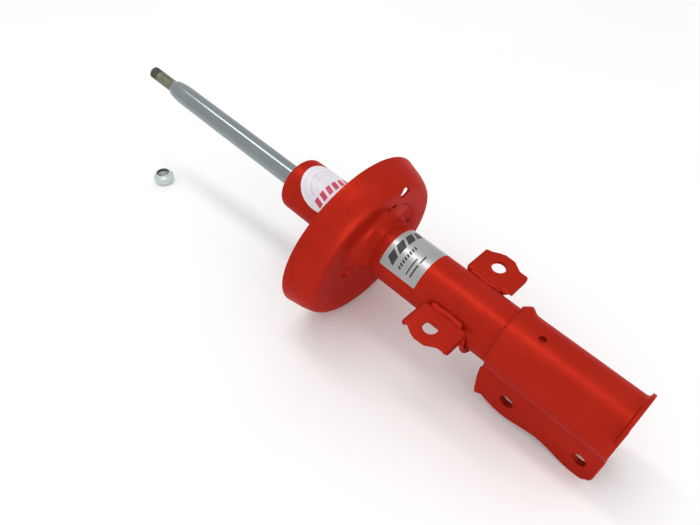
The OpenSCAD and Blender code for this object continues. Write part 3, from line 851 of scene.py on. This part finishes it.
def build_welds():
    ear_beads, flange_beads = [], []
    for side in (-1, 1):
        path = [(x, y + side * 0.5 * math.sin(x / 3), z)
                for x, y, z in lengthwise(LINK_TOP + 5.5, LINK_END - 7, 30, side * 24.6, 10.2)]
        ear_beads.append(bead(path, radius=3.6, ripple=3.4, seed=5 + side))
        path = lengthwise(-45, 38, 40, side * 13.9, -21.4)
        flange_beads.append(bead(path, radius=2.4, ripple=3.4, seed=9 + side))
    top_bead = bead(crosswise(BRACKET_TOP - 0.6, 25.6, -24, 14, 30), radius=1.4, ripple=3.2, seed=21)
    add_painted("link_bracket_beads", joined(ear_beads), "link_bracket_welds")
    add_painted("knuckle_bracket_beads", joined(flange_beads + [top_bead]), "knuckle_bracket_welds")
    neck_bead = bead(crosswise(SEAT_X + NECK_END + 0.3, 25.1, 0, 360, 160), radius=0.5, ripple=3.6, seed=31)
    add_painted("spring_seat_bead", neck_bead, "spring_seat_weld")


# ---------------------------------------------------------------- labels

LABEL_R = TUBE_R + 0.14
LABEL_T = 0.12
FOIL_HALF_ANGLE = math.radians(68)


def label_surface(x, s):
    return around(x, LABEL_R, s / LABEL_R)


def slanted(x0, x1, s0, s1, lean):
    """A leaning block: it spans x0 to x1 and s0 to s1, and its far side is shifted by lean."""
    return rounded([(x0, s0 + lean, 0.2), (x1, s0, 0.2), (x1, s1, 0.2), (x0, s1 + lean, 0.2)], 2.0)


def add_label(name, outer, grid, prints, mats, node):
    """A label with printed marks. prints has a list of outlines for each of mats after the first."""
    blank = Blank(outer, [], grid, 0.04, [loop for loops in prints for loop in loops])
    shape = blank.solid(label_surface, -LABEL_T, 1)
    index = blank.paint([(loops, i + 1) for i, loops in enumerate(prints)], len(shape[1]))
    add_piece(name, shape, mats, "strut_body", [node], index)


def build_foil_label():
    """The foil label, with leaning blocks and plain bars for its print."""
    x0, x1 = low("foil_label")[0], high("foil_label")[0]
    half = LABEL_R * FOIL_HALF_ANGLE
    marks = [slanted(x0 + 4.5, x0 + 12, s, s + 8.5, 4) for s in np.arange(-25, 18, 11)]
    marks += [slanted(x0 + 16.5, x0 + 19.5, s, s + 1.8, 0.8) for s in np.arange(-24, -2, 3)]
    bars = ((25, 26.2, -24, -8), (29, 30.4, -24, -12), (29, 30.4, -10, -2))
    marks += [slanted(x0 + start, x0 + end, s0, s1, 0) for start, end, s0, s1 in bars]
    grid = square_grid((x0, -half), (x1, half), (2.5, 1.5))
    add_label("foil_label_film", rectangle(x0, x1, -half, half, 1.5, 1.5), grid, [marks],
              ["label_foil", "foil_ink"], "foil_label")


def build_round_label():
    """The round label, with a row of leaning blocks and half rings for its print."""
    centre = (low("round_label")[0] + high("round_label")[0]) / 2
    r = (high("round_label")[0] - low("round_label")[0]) / 2
    rings = []
    for far, near in ((24.5, 23.7), (19.4, 18.0), (14.0, 13.3)):
        turn = np.radians(np.linspace(105, 255, 60))
        rings.append(np.array([(centre + q * math.cos(a), q * math.sin(a))
                               for q, way in ((far, turn), (near, turn[::-1])) for a in way]))
    blocks = [slanted(centre - 2, centre + 6.5, s, s + 4.8, 2.5) for s in np.arange(-24, 20, 7.2)]
    grid = square_grid((centre - r, -r), (centre + r, r), (1.5, 1.5))
    add_label("round_label_film", circle_loop((centre, 0), r, 160), grid, [blocks, rings],
              ["label_film", "film_red", "film_grey"], "round_label")


# ---------------------------------------------------------------- lock nut

NUT_HEIGHT = 12.0
NUT_FLATS = 9.5
NUT_RING = 2.4
NUT_BODY = NUT_HEIGHT - NUT_RING
NUT_UP = np.array(next(joint for joint in frame["joints"] if joint["name"] == "nut_lift")["axis"])
NUT_SIDE = np.array([NUT_UP[2], 0, -NUT_UP[0]])
NUT_SEGMENTS = 180


def nut_solid(rows):
    """A closed turned shape about the nut's axis, from rows of (height, radius)."""
    foot = (low("top_nut") + high("top_nut")) / 2 - NUT_UP * (NUT_HEIGHT / 2 - 0.02)
    angle = turn_angles(NUT_SEGMENTS)[:, None]
    outward = np.cos(angle) * NUT_SIDE + np.sin(angle) * np.array([0, 1, 0])
    points = np.concatenate([foot + z * NUT_UP + np.broadcast_to(r, (NUT_SEGMENTS,))[:, None] * outward
                             for z, r in rows])
    return points, rings_to_faces(len(rows), NUT_SEGMENTS, True)


def build_nut():
    """A hexagon nut with chamfered corners, a thread and a collar that holds the locking ring."""
    hexagon = hexagon_radius(NUT_FLATS, NUT_SEGMENTS, 10)
    rows = [(0, STUD_R + 0.5), (0, NUT_FLATS - 0.9)]
    rows += [(z, np.minimum(hexagon, NUT_FLATS - 0.8 + z * 1.75)) for z in np.linspace(0.05, 1.0, 8)]
    rows.append((NUT_BODY / 2, hexagon))
    rows += [(z, np.minimum(hexagon, NUT_FLATS - 0.7 + (NUT_BODY - z) * 1.75))
             for z in np.linspace(NUT_BODY - 1.5, NUT_BODY - 0.1, 10)]
    rows += [(NUT_BODY, NUT_FLATS - 0.8), (NUT_BODY + 0.05, 8.5), (NUT_HEIGHT - 1.2, 8.3),
             (NUT_HEIGHT - 0.4, 8.0), (NUT_HEIGHT, 7.5), (NUT_HEIGHT - 0.05, 7.0), (NUT_HEIGHT - 0.5, 6.9),
             (NUT_BODY + 0.2, 6.9), (NUT_BODY - 0.2, STUD_R + 0.3)]
    rows += reversed(thread_rows(0.6, NUT_BODY - 0.8, STUD_R - 0.65, -0.62, NUT_SEGMENTS, 1.0, 6))
    add_piece("lock_nut_body", nut_solid(rows), ["nut_zinc"], "lock_nut", ["top_nut"], sharp=24)
    nylon = [(NUT_BODY - 0.1, 5.7), (NUT_HEIGHT - 0.9, 5.6), (NUT_HEIGHT - 0.55, 5.9),
             (NUT_HEIGHT - 0.5, 6.7), (NUT_HEIGHT - 0.6, 6.88), (NUT_BODY + 0.15, 6.88)]
    add_piece("lock_nut_ring", nut_solid(nylon), ["nut_nylon"], "lock_nut", ["nut_locking_ring"])


# ---------------------------------------------------------------- stage

# The strut lies on the seat's rim and the flanges, so the floor slopes in the strut's frame
BENCH_TILT = math.radians(6.47)
BENCH_UP = Vector((-math.sin(BENCH_TILT), 0, math.cos(BENCH_TILT)))
BENCH_POINT = Vector((-0.2361, 0, -0.0508))
LIT_POINT = Vector((-0.18, 0, 0.03))


def build_floor():
    m = Mat("floor_white").set(Roughness=0.9)
    m.colour(m.noise(3, 2), (0.90, 0.90, 0.90), (0.93, 0.93, 0.93))
    bpy.ops.mesh.primitive_plane_add(size=8, location=BENCH_POINT)
    floor = bpy.context.object
    floor.name = "floor"
    floor.rotation_mode = "QUATERNION"
    floor.rotation_quaternion = BENCH_UP.to_track_quat("Z", "Y")
    floor.data.materials.append(m.mat)


def add_area(name, towards, distance, size, power):
    """A rectangular softbox at a distance from the lit point, in metres and watts."""
    data = bpy.data.lights.new(name, "AREA")
    data.shape = "RECTANGLE"
    data.size, data.size_y = size
    data.energy = power
    light = bpy.data.objects.new(name, data)
    bpy.context.scene.collection.objects.link(light)
    away = Vector(towards).normalized()
    light.location = LIT_POINT + away * distance
    light.rotation_mode = "QUATERNION"
    light.rotation_quaternion = away.to_track_quat("Z", "Y")


def build_lights():
    world = bpy.data.worlds.new("studio")
    world.use_nodes = True
    background = world.node_tree.nodes["Background"]
    background.inputs["Color"].default_value = (1, 1, 1, 1)
    background.inputs["Strength"].default_value = 0.9
    bpy.context.scene.world = world
    add_area("key_softbox", (1.0, -0.35, 0.45), 1.4, (0.9, 0.9), 5)
    add_area("strip_softbox", (-0.44, 0.0, 1.22), 1.3, (0.2, 1.45), 4.4)


def build_camera():
    data = bpy.data.cameras.new("camera")
    data.lens = 35.284
    data.sensor_width = 36
    camera = bpy.data.objects.new("camera", data)
    camera.location = (0.04307, -0.31629, 0.47575)
    camera.rotation_euler = [math.radians(a) for a in (40.303, -3.716, 44.480)]
    bpy.context.scene.collection.objects.link(camera)
    bpy.context.scene.camera = camera
    bpy.context.scene.view_settings.view_transform = "Standard"


build_camera()
build_lights()
build_floor()
finish_cad_nodes()
build_rod()
build_tube()
build_seat()
build_knuckle_bracket()
build_doublers()
build_link_bracket()
build_welds()
build_foil_label()
build_round_label()
build_nut()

====

→ **AIM**
What are the exact lines from the beginning of the material through the line containing "return around(x, LABEL_R, s / LABEL_R)"? Write out those lines alone.

→ **FINISHED ANSWER**
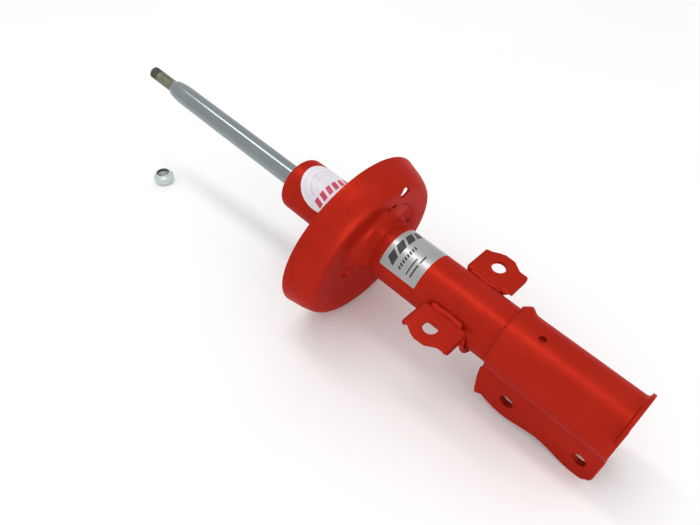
The OpenSCAD and Blender code for this object continues. Write part 3, from line 851 of scene.py on. This part finishes it.
def build_welds():
    ear_beads, flange_beads = [], []
    for side in (-1, 1):
        path = [(x, y + side * 0.5 * math.sin(x / 3), z)
                for x, y, z in lengthwise(LINK_TOP + 5.5, LINK_END - 7, 30, side * 24.6, 10.2)]
        ear_beads.append(bead(path, radius=3.6, ripple=3.4, seed=5 + side))
        path = lengthwise(-45, 38, 40, side * 13.9, -21.4)
        flange_beads.append(bead(path, radius=2.4, ripple=3.4, seed=9 + side))
    top_bead = bead(crosswise(BRACKET_TOP - 0.6, 25.6, -24, 14, 30), radius=1.4, ripple=3.2, seed=21)
    add_painted("link_bracket_beads", joined(ear_beads), "link_bracket_welds")
    add_painted("knuckle_bracket_beads", joined(flange_beads + [top_bead]), "knuckle_bracket_welds")
    neck_bead = bead(crosswise(SEAT_X + NECK_END + 0.3, 25.1, 0, 360, 160), radius=0.5, ripple=3.6, seed=31)
    add_painted("spring_seat_bead", neck_bead, "spring_seat_weld")


# ---------------------------------------------------------------- labels

LABEL_R = TUBE_R + 0.14
LABEL_T = 0.12
FOIL_HALF_ANGLE = math.radians(68)


def label_surface(x, s):
    return around(x, LABEL_R, s / LABEL_R)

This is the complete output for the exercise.